If the idea of a Democrat running Mississippi seems far-fetched, keep in mind that the governor next door in Louisiana, Jon Bel Edwards, is a Democrat and that Hood has already been elected statewide four times, always with north of 55 percent of the vote. And like Doug Jones, Hood’s background as a prosecutor includes convicting a former Klansman of three murders that had remained unsolved for more than 40 years. If Hood were to get into the race, he’d have plenty of support from national Democrats, which may or may not be good news in the Deep South, but that’s another column entirely.
Archie Parnell, South Carolina
Even if you don’t remember his name, you probably remember Archie Parnell’s announcement video for the South Carolina special election to replace former Rep. Mick Mulvaney earlier this year. The video, which spoofed House of Cards (before Kevin Spacey’s recent creepy headlines) helped Parnell break through the Jon Ossoff media mania next door in Georgia, where the race to replace Rep. Tom Price sucked up most of the national attention and Democratic money going into Election Day. Despite spending about 5 percent as much as the Ossoff campaign effort, Parnell quietly came closer to actually beating his Republican opponent, Ralph Norman, who won with 52 percent of the vote. Parnell recently announced he’s going for a rematch against Norman in 2018, which South Carolina Democrats are pointing to as a one of several pick-ups they’re shooting for.

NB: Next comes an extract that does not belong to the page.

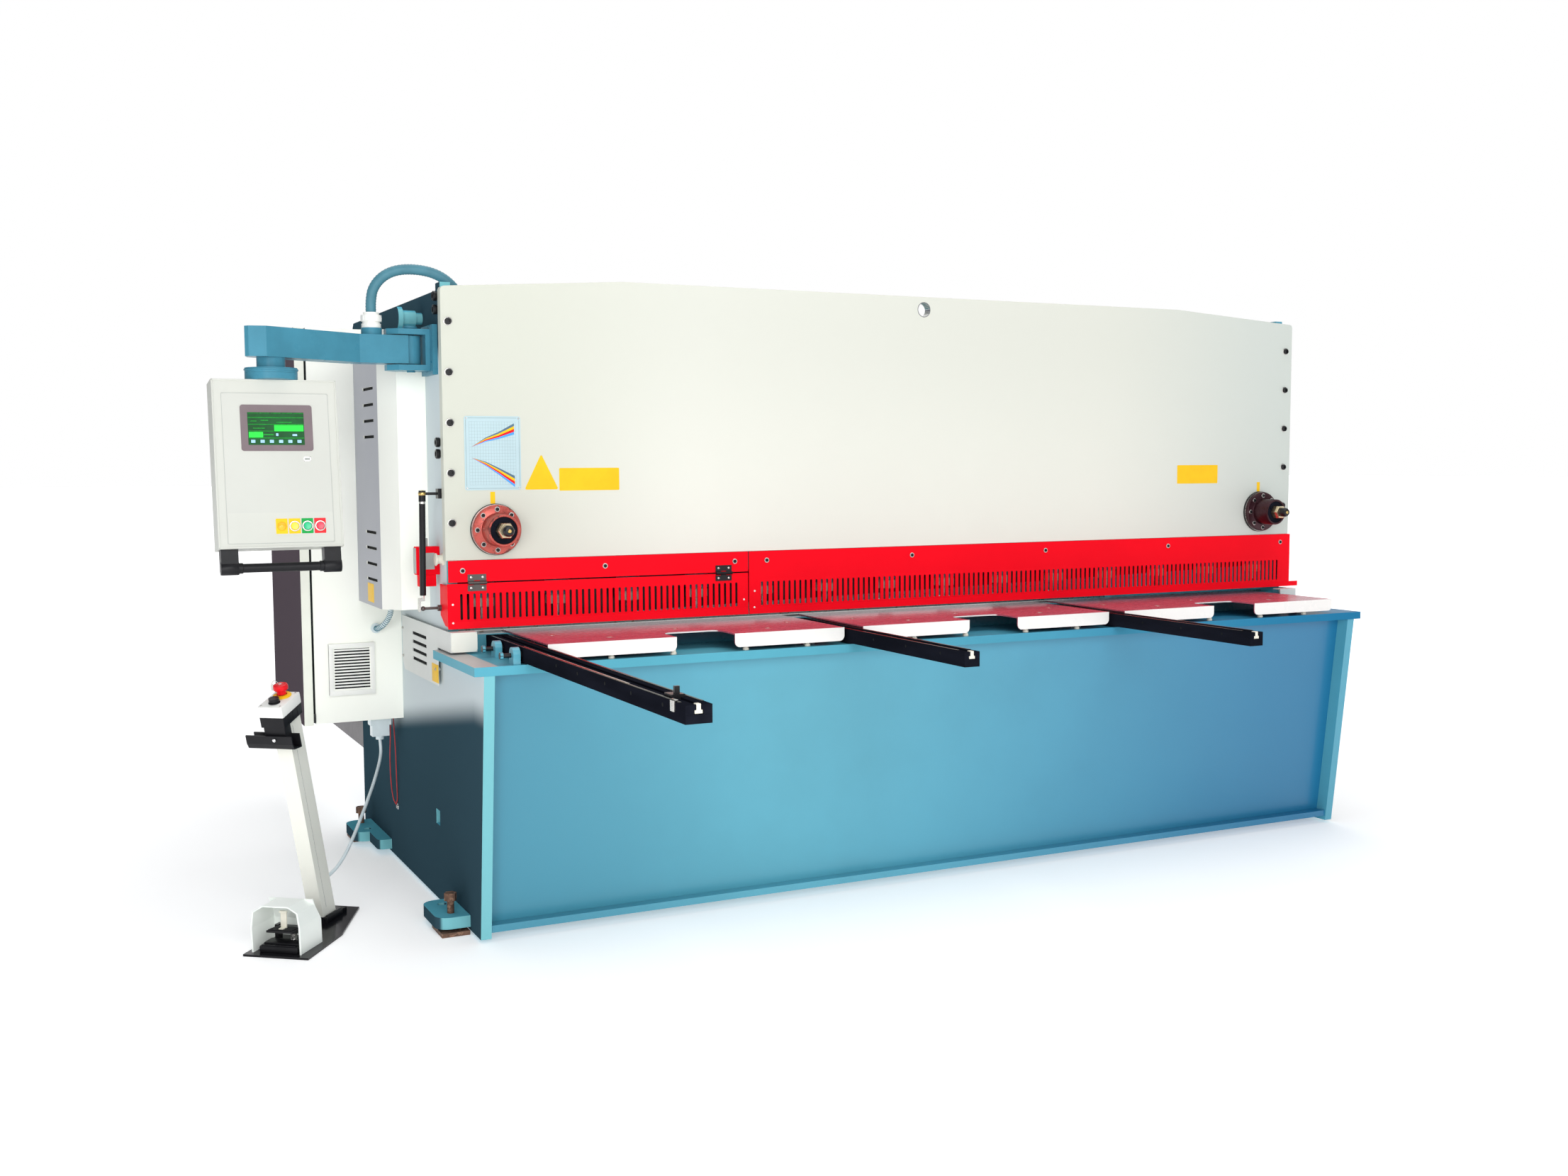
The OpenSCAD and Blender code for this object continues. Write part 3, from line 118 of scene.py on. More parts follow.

For Democrats, finding candidates willing to run, and then capable of winning, has been more than an uphill climb in recent years. It’s seemed more like scaling the side of Mt. Kilimanjaro. In the rain. At night. But very slowly, the tide in the South for Democrats seems to be turning. Nobody’s talking about a clean sweep, but even having candidates assess their chances and then raise their hands to try is major progress in a part of the country where most Democrats had given up hope. Time will tell if hope leads to change.